Non si tratta di una strenua difesa del territorio d'origine imputabile, come spesso si sente dire da qualche personaggio che fa della spocchia la sua fortuna, di amore viscerale verso le proprie origini.

I meridionalisti calabresi, conosciuti e non dai conterranei, vivono le contraddizioni politiche che si riflettono sulla società e li scandagliano. Suffragano le ricerche con studi scientifici e le condiscono con analisi liberali per renderle libere da preconcetti e faziosità.

Insomma, annullano le realtà dei se e dei ma e polverizzano le colonne granitiche dell'ignoranza con dati di fatto inoppugnabili.

Pasquino Crupi è uno di questi! Studioso. Meridionalista convinto. Ha dato il suo apporto alla causa meridionalista con lo strumento a lui più affine: la scrittura.

Una scrittura suffragata, ripeto dalla storia. Non la storia ufficiale che si studia a scuola ma quella tessuta coi nomi dei molti calabresi volutamente ignorati dal sistema.

La letteratura Calabrese raccontata ai calabresi all'estero”, un libro di 272 pagine pubblicato nel 1999 per la Biblioteca Università per Stranieri “Dante Alighieri” e curato da Gisella Murgia ne è la testimonianza.

Nella sua introduzione, il prof.

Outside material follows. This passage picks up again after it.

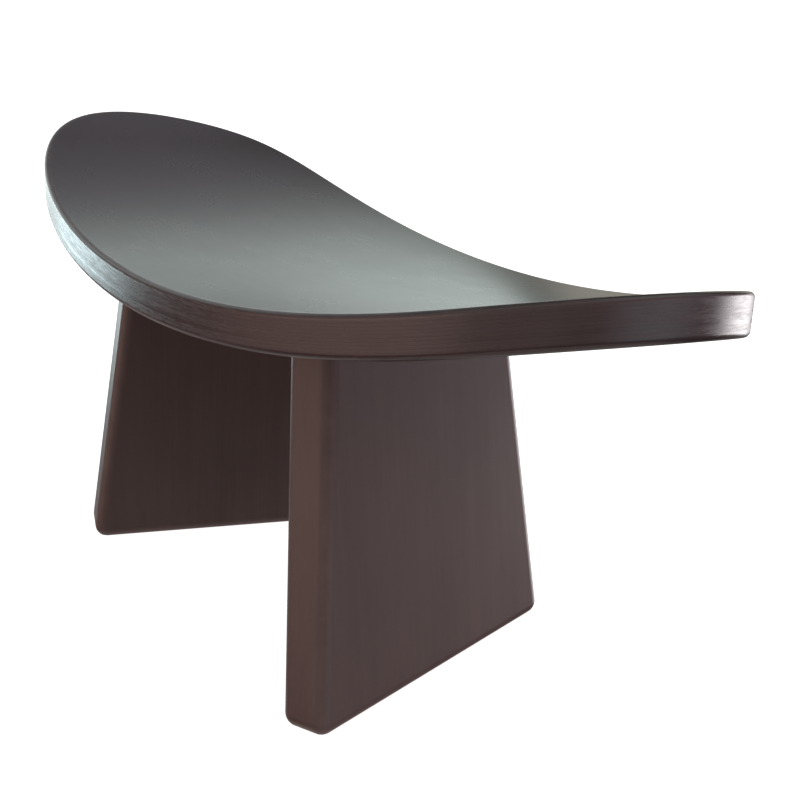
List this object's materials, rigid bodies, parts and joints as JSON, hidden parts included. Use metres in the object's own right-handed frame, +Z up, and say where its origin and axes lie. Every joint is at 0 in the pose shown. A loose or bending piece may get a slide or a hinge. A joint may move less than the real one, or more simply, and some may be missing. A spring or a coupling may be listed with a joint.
{
  "type": "kneeling stool",
  "caption": "Low kneeling stool: a saddle-bent oval seat board that slopes down towards the knees, on splayed and toed-in tapered plank legs, in dark-stained satin wood.",
  "frame": {"origin": "on the floor, under the middle of the seat's outline", "axes": "+Z up, +X along the seat to the sitter's right, +Y towards the knees, down the seat's slope"},
  "size_m": [0.48, 0.202, 0.2161],
  "materials": {
    "seat_stain": "dark walnut stain under satin lacquer",
    "leg_stain": "dark walnut stain under satin lacquer",
    "dowel_beech": "unfinished beech, hidden in the joint"
  },
  "bodies": {
    "root": {"seat_core": "seat_stain", "seat_top_veneer": "seat_stain", "seat_underside_veneer": "seat_stain", "left_leg": "leg_stain", "right_leg": "leg_stain", "left_back_dowel": "dowel_beech", "left_middle_dowel": "dowel_beech", "left_front_dowel": "dowel_beech", "right_back_dowel": "dowel_beech", "right_middle_dowel": "dowel_beech", "right_front_dowel": "dowel_beech"}
  },
  "joints": []
}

Pasquino Crupi, che della “Dante Alighieri” è stato prorettore, scrive:

Perché raccontare la Letteratura Calabrese ai nostri emigranti, nonni, padri o figli che siano?
La risposta sta nella condizione attuale dell'emigrazione calabrese, che è riuscita a mutare il suo disagio sociale nei paesi d'immigrazione, ma non è riuscita a cambiare su di essa il giudizio dei governanti e dei governati. I calabresi non sono accettati ma decisamente rifiutati. Sono intesi ancora come portatori di forza-lavoro provenienti da un territorio privo di cultura, barbaro e primitivo.”

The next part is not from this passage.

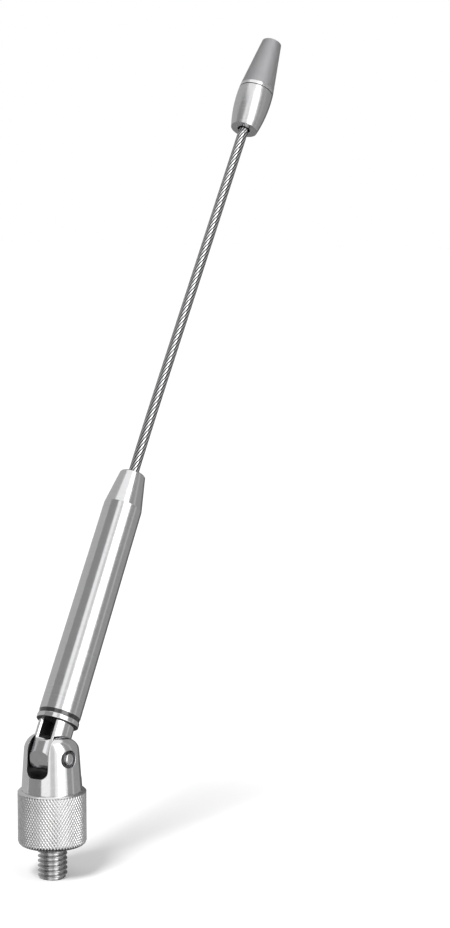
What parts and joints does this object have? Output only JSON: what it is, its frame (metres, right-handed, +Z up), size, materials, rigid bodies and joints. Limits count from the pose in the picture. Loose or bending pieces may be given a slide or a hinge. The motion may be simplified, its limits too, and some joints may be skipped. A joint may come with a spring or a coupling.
{
  "type": "car mast aerial",
  "caption": "Short car mast aerial with a stranded steel cable, a turned metal tip, a metal tube and a tilting knuckle on a knurled base.",
  "frame": {"origin": "on the stud's axis, on the lower face of the knurled collar that seats on the car", "axes": "+Z up the stud's axis, +X along the hinge pin, +Y the way the mast leans back"},
  "size_m": [0.014, 0.1022, 0.1731],
  "materials": {
    "stud_steel": "rolled thread, bright",
    "knurled_aluminium": "fine diamond knurl",
    "polished_metal": "polished",
    "pin_steel": "satin with domed ends",
    "washer_plastic": "plain",
    "black_plastic": "gloss",
    "satin_aluminium": "satin, turned",
    "contact_brass": "plain",
    "coil_wire": "enamelled wire",
    "white_plastic": "plain",
    "cable_steel": "stranded wire",
    "ferrule_steel": "crimped"
  },
  "bodies": {
    "base": {"threaded_stud": "stud_steel", "knurled_collar": "knurled_aluminium", "fork": "polished_metal", "hinge_pin": "pin_steel", "retaining_rings": "pin_steel", "friction_washers": "washer_plastic"},
    "mast": {"knuckle": "polished_metal", "insulating_bush": "black_plastic", "mast_tube": "satin_aluminium", "lower_contact": "contact_brass", "coil_former": "white_plastic", "loading_coil": "coil_wire", "upper_contact": "contact_brass", "cable_ferrule": "ferrule_steel", "nose_bush": "white_plastic", "nose_cone": "satin_aluminium", "cable": "cable_steel", "tip_ferrule": "ferrule_steel", "tip_lower": "satin_aluminium", "tip_cap": "satin_aluminium"}
  },
  "joints": [
    {"name": "mast_tilt", "type": "hinge", "parent": "base", "child": "mast", "pos_m": [0, -0.0017, 0.0185], "axis": [-1, 0, 0], "range_deg": [-32, 58]}
  ]
}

il prof. Crupi si è spento ieri ma il suo pensiero rimane ad illuminare quanti, calabresi e non, vogliono camminare sul solco scavato da Lui e dagli eminenti intellettuali citati nei suoi scritti: Barlaam da Seminara, Leonzio Pilato, Bernardino Telesio, Tommaso Campanella, Pirro Schettini, Carlo D'Aquino, Gian Vincenzo Gravina, Vincenzo Padula … e gli altri a venire.